DO THIS
Only the lines from the start of the entries up to and including the line with "lamp.rotation_euler = (Vector(aim)" should be written out, exactly as they stand.

TASK INPUTS
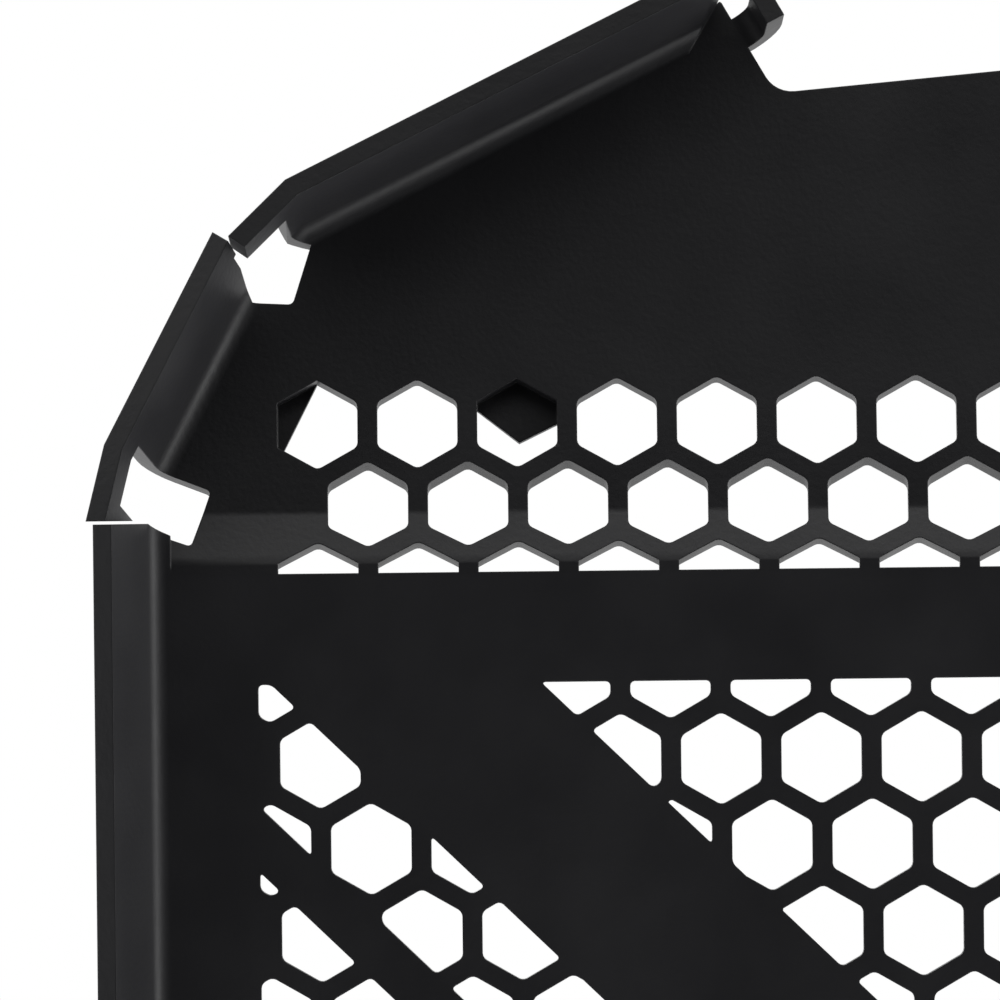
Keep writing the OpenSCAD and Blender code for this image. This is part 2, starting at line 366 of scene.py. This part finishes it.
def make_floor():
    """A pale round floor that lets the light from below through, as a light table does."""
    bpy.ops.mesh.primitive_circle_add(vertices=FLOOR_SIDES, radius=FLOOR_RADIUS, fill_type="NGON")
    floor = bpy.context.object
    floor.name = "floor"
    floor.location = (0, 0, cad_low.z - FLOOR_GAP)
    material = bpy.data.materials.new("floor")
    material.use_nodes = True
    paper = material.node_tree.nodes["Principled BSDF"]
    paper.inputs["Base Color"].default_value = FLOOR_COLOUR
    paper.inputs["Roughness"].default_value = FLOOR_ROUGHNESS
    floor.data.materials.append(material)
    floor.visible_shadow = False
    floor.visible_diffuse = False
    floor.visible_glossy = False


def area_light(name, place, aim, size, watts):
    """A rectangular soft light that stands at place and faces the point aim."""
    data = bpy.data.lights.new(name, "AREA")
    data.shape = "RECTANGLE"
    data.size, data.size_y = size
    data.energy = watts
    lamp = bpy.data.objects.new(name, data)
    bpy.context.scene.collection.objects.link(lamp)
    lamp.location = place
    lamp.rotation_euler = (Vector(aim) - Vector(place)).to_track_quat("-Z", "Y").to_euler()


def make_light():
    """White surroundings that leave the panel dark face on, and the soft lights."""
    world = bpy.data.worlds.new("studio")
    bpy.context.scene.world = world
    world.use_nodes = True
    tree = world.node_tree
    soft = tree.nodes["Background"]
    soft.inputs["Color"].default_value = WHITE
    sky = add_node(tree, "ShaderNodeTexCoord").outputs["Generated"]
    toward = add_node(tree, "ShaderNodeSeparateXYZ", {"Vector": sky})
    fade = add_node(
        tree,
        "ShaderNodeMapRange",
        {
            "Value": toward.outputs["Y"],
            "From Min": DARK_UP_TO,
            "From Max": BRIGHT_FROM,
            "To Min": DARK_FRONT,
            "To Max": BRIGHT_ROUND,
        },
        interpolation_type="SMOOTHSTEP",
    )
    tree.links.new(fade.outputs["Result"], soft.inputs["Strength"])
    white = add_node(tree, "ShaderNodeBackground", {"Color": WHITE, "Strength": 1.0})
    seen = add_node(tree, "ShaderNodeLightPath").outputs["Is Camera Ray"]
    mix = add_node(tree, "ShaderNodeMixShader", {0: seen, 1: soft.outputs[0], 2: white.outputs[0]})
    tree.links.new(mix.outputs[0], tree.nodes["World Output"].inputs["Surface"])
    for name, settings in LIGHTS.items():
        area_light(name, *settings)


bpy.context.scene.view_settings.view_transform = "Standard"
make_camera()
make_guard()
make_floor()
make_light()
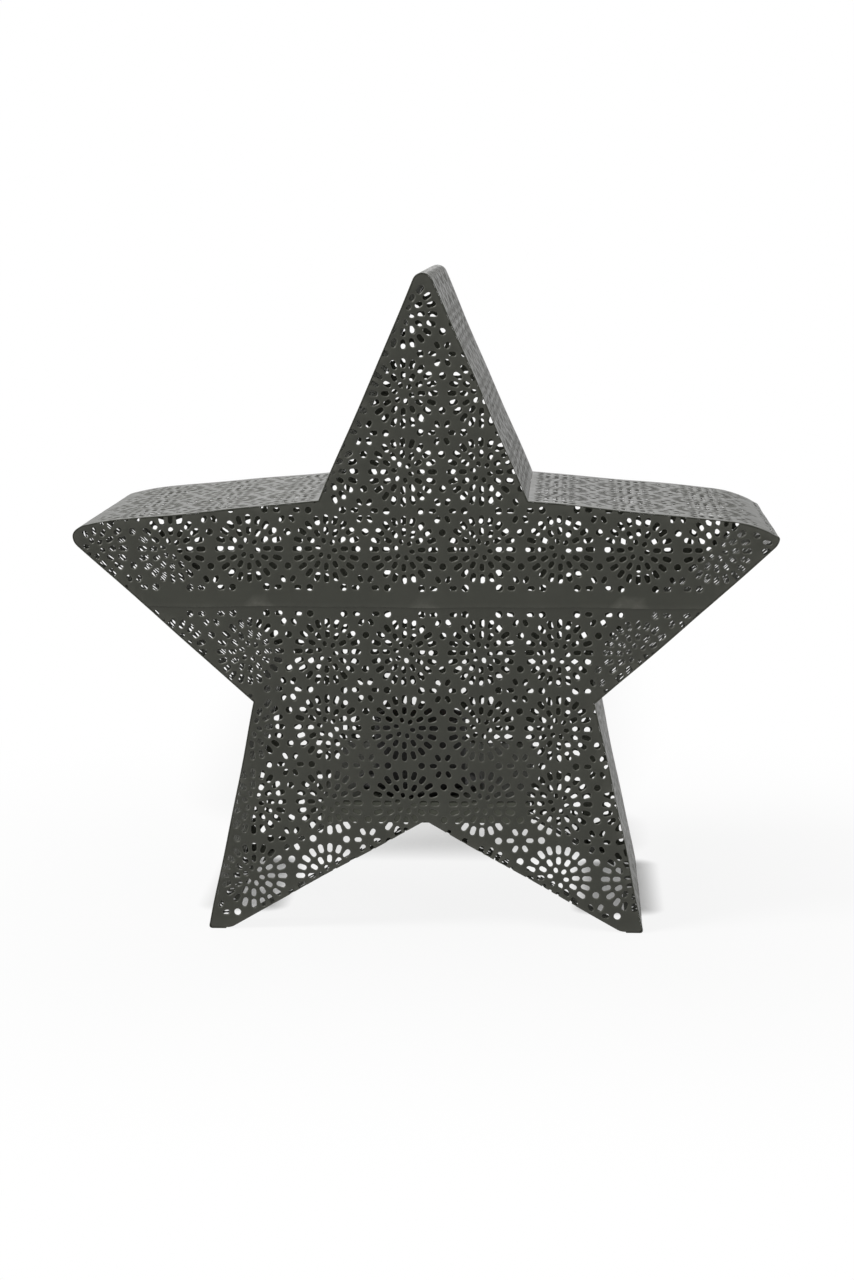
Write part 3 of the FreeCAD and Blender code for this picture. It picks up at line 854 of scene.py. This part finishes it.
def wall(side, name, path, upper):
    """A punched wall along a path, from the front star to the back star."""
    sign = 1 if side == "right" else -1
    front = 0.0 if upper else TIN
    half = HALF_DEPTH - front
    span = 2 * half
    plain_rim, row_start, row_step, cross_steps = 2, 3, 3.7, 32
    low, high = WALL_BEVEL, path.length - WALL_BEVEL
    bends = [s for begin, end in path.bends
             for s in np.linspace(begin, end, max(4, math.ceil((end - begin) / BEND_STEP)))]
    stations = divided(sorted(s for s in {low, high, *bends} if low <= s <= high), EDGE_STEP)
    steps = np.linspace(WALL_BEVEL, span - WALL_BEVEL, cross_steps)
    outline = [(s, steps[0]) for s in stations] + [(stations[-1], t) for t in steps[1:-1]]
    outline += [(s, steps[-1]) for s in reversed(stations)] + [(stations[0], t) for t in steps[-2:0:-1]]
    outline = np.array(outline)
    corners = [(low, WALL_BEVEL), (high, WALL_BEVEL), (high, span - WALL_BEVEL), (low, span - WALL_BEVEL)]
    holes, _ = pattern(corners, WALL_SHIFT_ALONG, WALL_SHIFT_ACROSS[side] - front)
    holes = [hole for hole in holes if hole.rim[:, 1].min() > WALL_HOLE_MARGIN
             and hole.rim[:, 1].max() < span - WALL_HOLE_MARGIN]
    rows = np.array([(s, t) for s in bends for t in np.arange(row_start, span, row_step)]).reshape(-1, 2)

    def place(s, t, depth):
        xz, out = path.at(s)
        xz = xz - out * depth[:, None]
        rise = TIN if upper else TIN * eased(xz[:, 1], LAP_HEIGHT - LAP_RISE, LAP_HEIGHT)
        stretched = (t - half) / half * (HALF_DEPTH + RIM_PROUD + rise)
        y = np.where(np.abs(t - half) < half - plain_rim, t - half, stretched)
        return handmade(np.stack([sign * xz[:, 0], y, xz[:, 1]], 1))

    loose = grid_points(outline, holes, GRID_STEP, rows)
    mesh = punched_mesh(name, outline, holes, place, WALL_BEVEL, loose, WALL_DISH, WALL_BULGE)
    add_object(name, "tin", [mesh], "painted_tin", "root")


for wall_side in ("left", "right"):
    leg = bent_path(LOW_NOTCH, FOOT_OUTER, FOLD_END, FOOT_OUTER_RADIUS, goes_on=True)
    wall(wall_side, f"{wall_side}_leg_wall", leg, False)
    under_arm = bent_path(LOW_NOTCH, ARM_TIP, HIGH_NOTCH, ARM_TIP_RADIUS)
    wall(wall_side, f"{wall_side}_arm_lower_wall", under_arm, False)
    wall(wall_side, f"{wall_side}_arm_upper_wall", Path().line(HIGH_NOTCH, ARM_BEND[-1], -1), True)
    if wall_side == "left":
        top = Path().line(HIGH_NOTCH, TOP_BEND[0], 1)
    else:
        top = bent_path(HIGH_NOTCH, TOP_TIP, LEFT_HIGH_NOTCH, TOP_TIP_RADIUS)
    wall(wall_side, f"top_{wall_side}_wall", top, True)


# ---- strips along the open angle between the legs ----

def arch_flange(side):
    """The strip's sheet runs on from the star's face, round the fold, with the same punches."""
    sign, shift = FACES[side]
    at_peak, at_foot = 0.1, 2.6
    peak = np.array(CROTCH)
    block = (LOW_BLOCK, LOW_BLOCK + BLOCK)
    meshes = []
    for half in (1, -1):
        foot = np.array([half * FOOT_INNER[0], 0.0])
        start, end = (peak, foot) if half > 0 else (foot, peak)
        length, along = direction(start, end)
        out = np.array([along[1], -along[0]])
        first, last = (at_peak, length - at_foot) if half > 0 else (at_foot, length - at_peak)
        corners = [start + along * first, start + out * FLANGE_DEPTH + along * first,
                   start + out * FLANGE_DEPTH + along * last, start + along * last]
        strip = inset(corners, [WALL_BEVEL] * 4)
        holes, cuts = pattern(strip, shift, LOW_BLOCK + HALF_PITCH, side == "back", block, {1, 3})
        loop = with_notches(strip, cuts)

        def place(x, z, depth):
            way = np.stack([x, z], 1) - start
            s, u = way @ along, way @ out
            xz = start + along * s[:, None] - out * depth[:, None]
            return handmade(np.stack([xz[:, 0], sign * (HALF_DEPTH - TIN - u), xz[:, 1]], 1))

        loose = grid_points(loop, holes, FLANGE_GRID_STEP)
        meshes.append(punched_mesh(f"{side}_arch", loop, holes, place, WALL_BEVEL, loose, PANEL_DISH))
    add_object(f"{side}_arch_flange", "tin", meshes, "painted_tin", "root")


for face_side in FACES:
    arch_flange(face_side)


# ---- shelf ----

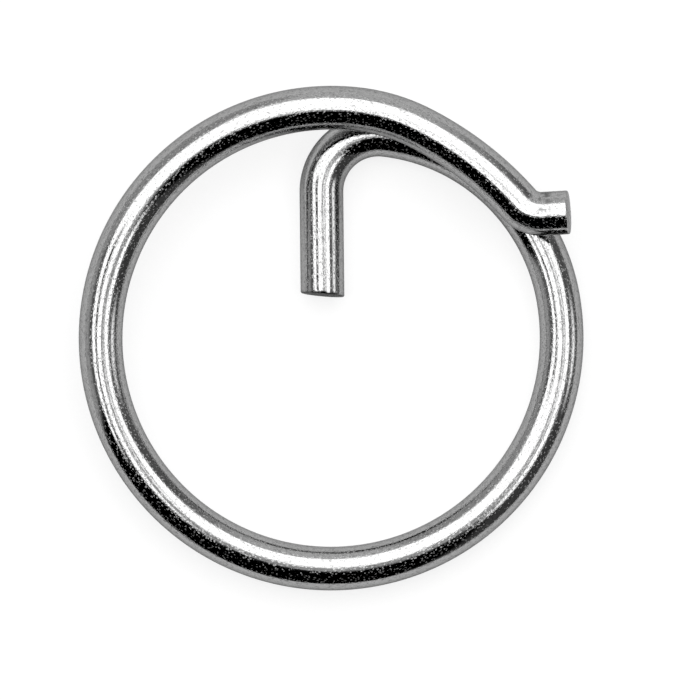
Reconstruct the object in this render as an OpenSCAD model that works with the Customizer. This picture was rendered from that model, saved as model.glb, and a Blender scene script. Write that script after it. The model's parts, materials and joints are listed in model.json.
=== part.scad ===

COMPLETED EXERCISE
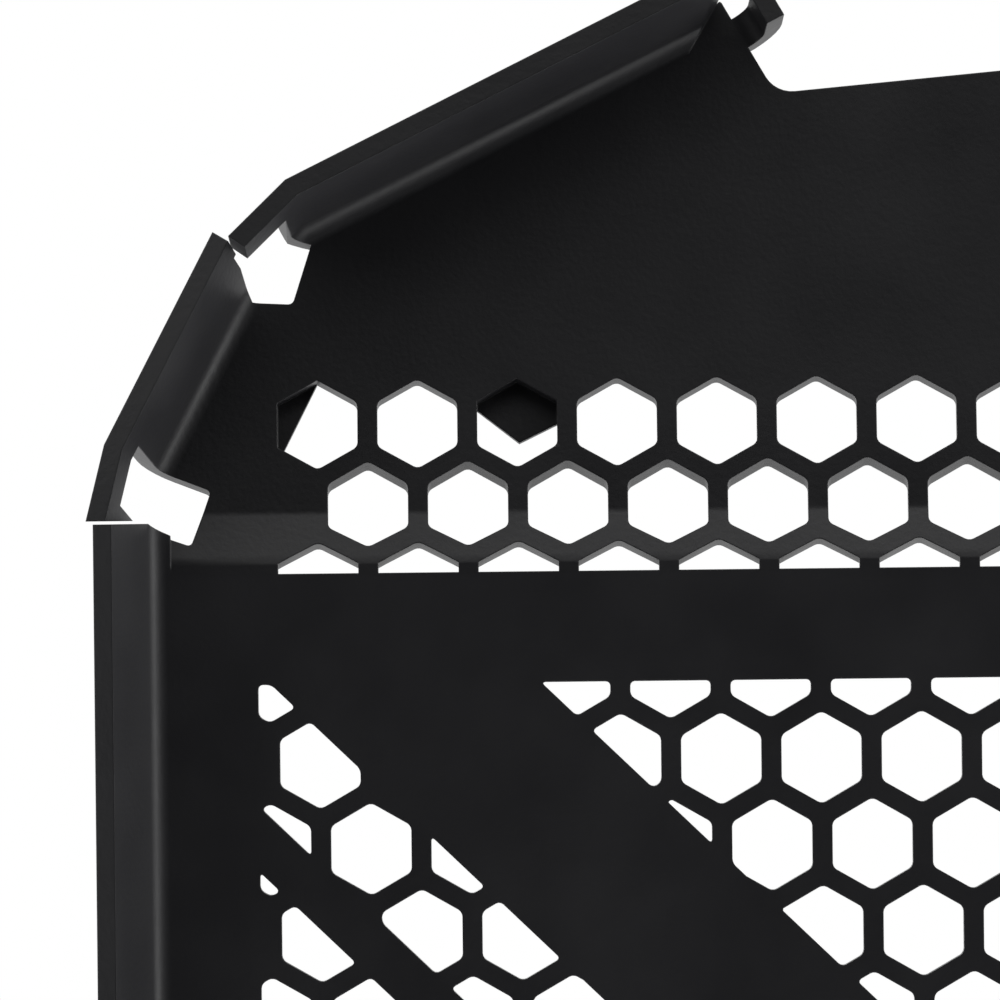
Keep writing the OpenSCAD and Blender code for this image. This is part 2, starting at line 366 of scene.py. This part finishes it.
def make_floor():
    """A pale round floor that lets the light from below through, as a light table does."""
    bpy.ops.mesh.primitive_circle_add(vertices=FLOOR_SIDES, radius=FLOOR_RADIUS, fill_type="NGON")
    floor = bpy.context.object
    floor.name = "floor"
    floor.location = (0, 0, cad_low.z - FLOOR_GAP)
    material = bpy.data.materials.new("floor")
    material.use_nodes = True
    paper = material.node_tree.nodes["Principled BSDF"]
    paper.inputs["Base Color"].default_value = FLOOR_COLOUR
    paper.inputs["Roughness"].default_value = FLOOR_ROUGHNESS
    floor.data.materials.append(material)
    floor.visible_shadow = False
    floor.visible_diffuse = False
    floor.visible_glossy = False


def area_light(name, place, aim, size, watts):
    """A rectangular soft light that stands at place and faces the point aim."""
    data = bpy.data.lights.new(name, "AREA")
    data.shape = "RECTANGLE"
    data.size, data.size_y = size
    data.energy = watts
    lamp = bpy.data.objects.new(name, data)
    bpy.context.scene.collection.objects.link(lamp)
    lamp.location = place
    lamp.rotation_euler = (Vector(aim) - Vector(place)).to_track_quat("-Z", "Y").to_euler()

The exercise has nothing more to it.